» TASK DESCRIPTION: Everything from the line with "faces = [[v.index" through the line with "if empty is" should be repeated exactly, both of those lines included, and nothing else.

--

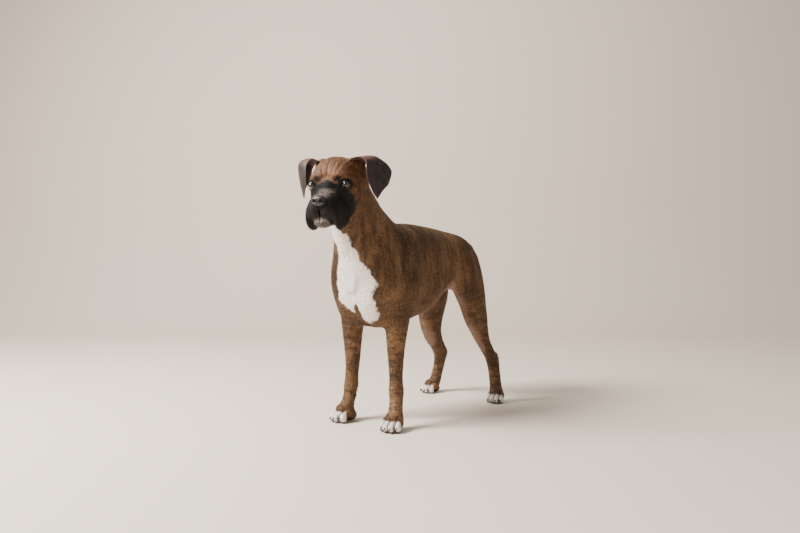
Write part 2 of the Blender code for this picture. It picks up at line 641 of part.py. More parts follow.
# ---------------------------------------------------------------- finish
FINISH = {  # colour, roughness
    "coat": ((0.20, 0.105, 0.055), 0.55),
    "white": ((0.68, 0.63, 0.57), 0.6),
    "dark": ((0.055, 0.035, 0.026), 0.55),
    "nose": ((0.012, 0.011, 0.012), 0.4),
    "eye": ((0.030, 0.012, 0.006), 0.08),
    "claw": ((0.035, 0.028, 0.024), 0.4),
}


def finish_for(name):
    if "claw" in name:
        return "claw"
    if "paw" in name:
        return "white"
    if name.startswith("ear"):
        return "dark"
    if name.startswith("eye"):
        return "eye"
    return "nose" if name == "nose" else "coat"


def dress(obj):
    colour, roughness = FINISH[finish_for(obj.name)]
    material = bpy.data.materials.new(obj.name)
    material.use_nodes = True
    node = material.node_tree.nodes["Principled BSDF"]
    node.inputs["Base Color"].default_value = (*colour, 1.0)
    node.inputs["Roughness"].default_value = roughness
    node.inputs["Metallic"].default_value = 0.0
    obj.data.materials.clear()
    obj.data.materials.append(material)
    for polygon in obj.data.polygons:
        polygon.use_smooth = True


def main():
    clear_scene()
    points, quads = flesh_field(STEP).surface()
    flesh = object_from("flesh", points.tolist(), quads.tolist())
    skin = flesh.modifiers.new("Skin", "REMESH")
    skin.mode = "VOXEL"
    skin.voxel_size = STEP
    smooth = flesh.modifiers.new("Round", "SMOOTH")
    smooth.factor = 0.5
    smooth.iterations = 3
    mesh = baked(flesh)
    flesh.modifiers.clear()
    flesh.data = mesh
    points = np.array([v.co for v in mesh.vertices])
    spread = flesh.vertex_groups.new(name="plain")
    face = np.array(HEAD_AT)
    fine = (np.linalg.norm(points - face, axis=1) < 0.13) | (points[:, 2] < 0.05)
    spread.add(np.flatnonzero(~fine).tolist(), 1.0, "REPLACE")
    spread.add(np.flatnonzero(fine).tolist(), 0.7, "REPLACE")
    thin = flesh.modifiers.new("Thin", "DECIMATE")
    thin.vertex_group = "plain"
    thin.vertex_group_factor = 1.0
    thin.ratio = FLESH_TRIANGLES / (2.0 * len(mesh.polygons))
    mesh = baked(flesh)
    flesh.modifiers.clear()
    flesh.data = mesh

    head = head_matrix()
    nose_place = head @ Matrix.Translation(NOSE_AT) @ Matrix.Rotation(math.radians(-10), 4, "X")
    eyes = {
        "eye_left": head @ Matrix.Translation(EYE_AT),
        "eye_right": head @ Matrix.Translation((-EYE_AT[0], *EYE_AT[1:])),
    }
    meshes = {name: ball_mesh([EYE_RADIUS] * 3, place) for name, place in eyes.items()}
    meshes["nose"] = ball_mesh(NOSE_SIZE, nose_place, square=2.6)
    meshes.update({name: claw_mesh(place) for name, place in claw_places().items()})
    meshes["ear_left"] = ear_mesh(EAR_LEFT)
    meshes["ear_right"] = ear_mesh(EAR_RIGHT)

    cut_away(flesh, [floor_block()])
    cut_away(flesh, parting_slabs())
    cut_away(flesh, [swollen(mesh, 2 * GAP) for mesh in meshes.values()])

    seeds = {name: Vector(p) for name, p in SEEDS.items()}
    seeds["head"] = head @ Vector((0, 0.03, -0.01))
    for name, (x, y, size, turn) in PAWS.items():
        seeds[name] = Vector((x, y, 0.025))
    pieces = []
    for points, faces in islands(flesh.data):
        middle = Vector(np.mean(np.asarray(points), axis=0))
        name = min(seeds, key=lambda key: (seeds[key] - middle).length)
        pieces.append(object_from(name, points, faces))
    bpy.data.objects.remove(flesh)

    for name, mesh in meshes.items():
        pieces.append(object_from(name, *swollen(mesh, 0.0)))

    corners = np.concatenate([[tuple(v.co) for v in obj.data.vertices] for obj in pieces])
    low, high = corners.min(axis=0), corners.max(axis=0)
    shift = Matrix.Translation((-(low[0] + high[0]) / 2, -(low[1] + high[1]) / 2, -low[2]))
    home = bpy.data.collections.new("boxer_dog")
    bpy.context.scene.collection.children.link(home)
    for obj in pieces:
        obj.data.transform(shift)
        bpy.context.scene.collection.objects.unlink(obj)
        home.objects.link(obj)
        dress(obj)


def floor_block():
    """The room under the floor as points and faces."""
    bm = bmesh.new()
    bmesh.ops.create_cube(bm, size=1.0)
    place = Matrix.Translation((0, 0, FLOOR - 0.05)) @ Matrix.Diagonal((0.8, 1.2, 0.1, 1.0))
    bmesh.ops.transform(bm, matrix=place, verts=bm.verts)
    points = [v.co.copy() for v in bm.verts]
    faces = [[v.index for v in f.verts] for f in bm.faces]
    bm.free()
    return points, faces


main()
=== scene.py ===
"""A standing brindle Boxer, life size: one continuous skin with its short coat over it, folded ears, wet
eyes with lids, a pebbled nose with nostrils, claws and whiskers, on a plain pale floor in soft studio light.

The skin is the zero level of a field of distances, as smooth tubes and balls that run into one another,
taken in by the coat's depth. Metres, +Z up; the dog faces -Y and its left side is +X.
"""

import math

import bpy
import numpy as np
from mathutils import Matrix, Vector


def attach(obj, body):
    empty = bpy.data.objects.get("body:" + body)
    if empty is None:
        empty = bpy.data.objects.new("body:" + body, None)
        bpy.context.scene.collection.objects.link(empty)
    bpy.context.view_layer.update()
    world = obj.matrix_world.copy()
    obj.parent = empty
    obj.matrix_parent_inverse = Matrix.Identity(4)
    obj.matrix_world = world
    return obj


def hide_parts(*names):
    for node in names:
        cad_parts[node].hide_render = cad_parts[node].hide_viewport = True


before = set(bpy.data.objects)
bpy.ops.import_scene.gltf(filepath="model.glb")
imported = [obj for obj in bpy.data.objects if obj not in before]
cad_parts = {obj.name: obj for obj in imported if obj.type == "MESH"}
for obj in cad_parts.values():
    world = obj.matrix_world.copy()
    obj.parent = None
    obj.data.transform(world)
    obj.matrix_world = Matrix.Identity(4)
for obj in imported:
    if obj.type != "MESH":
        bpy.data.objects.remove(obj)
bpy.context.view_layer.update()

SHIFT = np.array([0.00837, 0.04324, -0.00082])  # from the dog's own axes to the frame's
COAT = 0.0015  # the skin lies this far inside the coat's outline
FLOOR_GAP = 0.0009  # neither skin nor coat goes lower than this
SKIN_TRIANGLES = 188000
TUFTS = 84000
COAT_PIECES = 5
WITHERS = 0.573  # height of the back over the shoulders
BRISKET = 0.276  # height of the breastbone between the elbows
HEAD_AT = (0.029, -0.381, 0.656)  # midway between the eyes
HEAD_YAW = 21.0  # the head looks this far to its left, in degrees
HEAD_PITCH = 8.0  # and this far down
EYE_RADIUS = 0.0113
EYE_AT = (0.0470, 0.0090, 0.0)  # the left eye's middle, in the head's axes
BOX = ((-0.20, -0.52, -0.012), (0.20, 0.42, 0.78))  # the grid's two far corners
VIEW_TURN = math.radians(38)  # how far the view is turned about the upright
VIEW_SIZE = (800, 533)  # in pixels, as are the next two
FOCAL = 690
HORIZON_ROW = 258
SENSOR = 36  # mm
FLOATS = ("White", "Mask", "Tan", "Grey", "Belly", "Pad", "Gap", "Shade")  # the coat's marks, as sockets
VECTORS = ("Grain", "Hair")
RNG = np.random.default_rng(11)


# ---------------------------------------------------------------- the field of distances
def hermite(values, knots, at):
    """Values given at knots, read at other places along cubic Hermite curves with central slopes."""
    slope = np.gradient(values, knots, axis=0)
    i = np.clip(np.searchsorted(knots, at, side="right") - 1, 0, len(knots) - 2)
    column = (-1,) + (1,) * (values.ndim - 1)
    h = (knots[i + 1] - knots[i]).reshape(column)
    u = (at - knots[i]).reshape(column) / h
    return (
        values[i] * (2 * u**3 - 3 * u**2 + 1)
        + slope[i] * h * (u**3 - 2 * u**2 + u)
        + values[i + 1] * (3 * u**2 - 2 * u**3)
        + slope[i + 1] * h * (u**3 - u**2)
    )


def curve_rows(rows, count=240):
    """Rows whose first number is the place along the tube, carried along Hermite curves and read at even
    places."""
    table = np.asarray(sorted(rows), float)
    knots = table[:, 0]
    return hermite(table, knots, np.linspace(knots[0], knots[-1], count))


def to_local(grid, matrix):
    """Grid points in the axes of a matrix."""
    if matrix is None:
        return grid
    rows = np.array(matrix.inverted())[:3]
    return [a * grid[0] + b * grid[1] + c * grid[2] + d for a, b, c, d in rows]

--

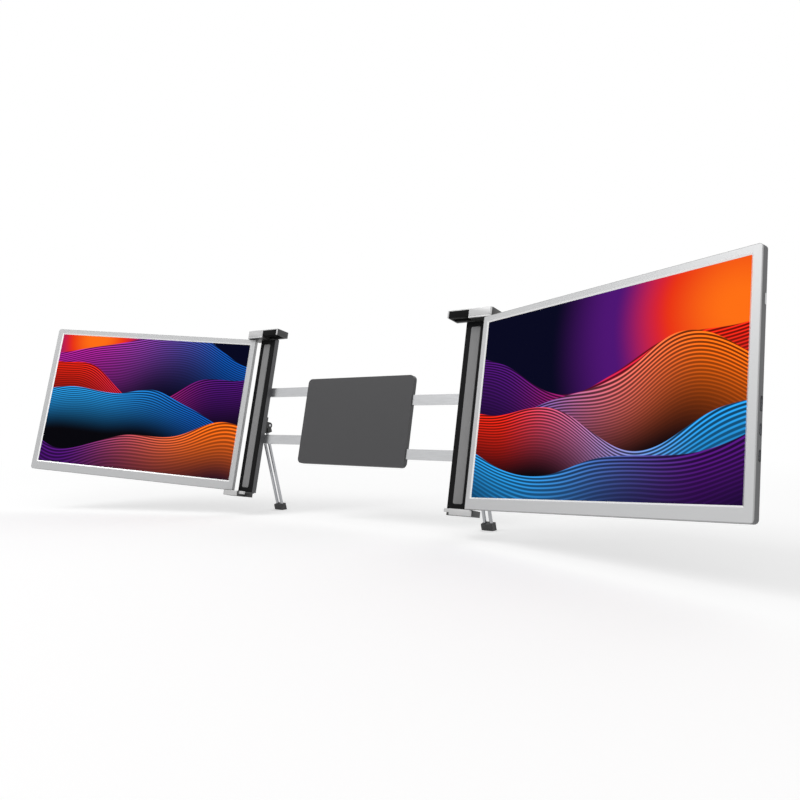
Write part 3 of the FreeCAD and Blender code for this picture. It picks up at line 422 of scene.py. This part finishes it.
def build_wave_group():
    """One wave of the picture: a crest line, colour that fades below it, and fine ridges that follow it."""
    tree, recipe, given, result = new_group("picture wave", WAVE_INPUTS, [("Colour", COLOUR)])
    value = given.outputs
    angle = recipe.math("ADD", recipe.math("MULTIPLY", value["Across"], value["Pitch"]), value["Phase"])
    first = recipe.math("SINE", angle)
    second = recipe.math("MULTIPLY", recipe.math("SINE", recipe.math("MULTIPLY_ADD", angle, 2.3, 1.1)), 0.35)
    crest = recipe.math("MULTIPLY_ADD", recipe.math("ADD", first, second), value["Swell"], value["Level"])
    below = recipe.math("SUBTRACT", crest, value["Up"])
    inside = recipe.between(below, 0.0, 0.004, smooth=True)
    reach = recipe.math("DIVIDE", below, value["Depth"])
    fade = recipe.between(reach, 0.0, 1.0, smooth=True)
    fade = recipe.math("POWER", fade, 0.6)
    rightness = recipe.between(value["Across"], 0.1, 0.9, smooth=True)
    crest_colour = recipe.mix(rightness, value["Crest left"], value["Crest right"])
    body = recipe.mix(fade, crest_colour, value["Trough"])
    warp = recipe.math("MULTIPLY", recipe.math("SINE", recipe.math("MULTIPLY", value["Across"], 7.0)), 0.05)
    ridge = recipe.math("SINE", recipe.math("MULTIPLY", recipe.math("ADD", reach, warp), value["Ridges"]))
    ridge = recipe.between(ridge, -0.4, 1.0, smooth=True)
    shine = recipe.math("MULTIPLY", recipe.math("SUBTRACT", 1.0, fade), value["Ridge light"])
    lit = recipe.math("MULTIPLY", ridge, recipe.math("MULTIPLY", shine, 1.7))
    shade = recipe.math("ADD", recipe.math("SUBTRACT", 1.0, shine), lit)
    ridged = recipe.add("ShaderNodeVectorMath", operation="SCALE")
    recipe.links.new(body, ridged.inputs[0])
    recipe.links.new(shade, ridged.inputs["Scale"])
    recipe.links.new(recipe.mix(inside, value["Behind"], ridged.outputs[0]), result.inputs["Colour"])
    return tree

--

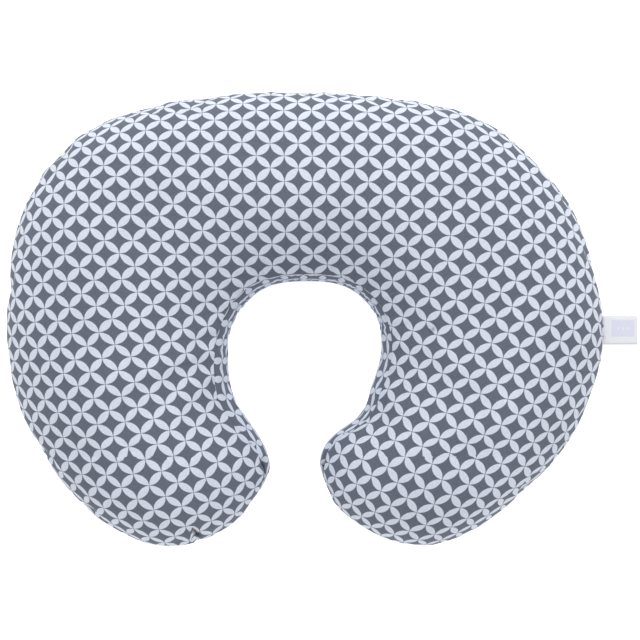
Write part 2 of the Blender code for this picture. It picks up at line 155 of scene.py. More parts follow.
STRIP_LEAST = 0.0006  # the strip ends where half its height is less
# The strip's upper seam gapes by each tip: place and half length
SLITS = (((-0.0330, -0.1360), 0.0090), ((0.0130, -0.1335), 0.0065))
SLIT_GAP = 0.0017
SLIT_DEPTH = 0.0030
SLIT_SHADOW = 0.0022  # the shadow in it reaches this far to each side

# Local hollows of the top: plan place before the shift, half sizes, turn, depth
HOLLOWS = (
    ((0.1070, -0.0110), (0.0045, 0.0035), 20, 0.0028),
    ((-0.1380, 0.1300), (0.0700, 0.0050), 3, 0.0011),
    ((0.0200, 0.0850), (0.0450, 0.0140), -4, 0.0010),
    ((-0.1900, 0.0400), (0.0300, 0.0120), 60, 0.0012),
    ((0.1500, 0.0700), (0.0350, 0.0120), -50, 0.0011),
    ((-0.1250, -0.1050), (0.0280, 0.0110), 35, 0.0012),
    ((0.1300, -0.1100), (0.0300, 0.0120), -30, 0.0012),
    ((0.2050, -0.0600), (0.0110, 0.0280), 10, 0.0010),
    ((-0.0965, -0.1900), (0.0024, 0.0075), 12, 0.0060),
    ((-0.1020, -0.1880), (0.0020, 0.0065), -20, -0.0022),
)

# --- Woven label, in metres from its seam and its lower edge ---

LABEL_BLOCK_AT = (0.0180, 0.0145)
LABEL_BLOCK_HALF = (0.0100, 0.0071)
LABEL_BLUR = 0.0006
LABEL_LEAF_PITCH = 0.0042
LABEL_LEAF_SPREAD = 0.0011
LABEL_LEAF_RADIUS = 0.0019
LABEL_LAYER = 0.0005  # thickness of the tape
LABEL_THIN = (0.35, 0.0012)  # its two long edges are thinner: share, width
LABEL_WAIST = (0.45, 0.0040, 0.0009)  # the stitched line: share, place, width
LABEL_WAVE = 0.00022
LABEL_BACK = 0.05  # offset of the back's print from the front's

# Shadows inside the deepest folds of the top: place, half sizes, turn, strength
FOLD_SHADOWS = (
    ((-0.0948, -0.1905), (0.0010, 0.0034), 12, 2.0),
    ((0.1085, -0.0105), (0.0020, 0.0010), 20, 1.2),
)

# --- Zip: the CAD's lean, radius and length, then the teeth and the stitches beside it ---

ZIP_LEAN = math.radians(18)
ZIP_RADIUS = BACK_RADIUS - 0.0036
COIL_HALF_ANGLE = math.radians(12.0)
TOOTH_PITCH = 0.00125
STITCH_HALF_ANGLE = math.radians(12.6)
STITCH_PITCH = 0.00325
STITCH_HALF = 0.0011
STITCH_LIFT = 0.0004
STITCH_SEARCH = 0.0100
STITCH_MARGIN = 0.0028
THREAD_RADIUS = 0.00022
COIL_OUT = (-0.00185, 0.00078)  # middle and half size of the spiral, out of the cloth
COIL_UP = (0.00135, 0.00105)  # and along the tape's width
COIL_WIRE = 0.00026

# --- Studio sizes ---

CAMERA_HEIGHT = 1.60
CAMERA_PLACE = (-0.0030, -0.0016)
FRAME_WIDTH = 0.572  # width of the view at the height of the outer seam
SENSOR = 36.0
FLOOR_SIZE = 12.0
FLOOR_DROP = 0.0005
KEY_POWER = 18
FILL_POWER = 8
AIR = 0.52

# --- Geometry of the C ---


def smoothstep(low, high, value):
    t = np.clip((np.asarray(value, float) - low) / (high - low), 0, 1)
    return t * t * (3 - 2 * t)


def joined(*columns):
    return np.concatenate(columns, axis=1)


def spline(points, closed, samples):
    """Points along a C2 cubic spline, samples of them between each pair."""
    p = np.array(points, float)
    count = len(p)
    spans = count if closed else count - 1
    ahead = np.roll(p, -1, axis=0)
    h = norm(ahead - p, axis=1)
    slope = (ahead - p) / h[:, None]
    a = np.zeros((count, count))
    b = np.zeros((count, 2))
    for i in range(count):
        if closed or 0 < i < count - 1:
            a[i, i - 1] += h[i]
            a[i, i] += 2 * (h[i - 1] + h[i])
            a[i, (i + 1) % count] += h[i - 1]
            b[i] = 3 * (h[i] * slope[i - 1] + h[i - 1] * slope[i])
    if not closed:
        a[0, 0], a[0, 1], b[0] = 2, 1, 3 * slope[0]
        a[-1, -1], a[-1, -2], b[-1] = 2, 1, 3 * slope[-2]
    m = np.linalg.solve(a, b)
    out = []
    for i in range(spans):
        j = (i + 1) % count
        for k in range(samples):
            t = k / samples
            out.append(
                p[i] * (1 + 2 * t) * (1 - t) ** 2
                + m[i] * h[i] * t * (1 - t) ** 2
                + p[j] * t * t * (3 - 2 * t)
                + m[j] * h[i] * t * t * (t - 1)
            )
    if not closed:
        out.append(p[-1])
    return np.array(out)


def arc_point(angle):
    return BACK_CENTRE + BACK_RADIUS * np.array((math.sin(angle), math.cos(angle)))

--

» ANSWER FOR THIS EXERCISE:
    faces = [[v.index for v in f.verts] for f in bm.faces]
    bm.free()
    return points, faces


main()
=== scene.py ===
"""A standing brindle Boxer, life size: one continuous skin with its short coat over it, folded ears, wet
eyes with lids, a pebbled nose with nostrils, claws and whiskers, on a plain pale floor in soft studio light.

The skin is the zero level of a field of distances, as smooth tubes and balls that run into one another,
taken in by the coat's depth. Metres, +Z up; the dog faces -Y and its left side is +X.
"""

import math

import bpy
import numpy as np
from mathutils import Matrix, Vector


def attach(obj, body):
    empty = bpy.data.objects.get("body:" + body)
    if empty is None:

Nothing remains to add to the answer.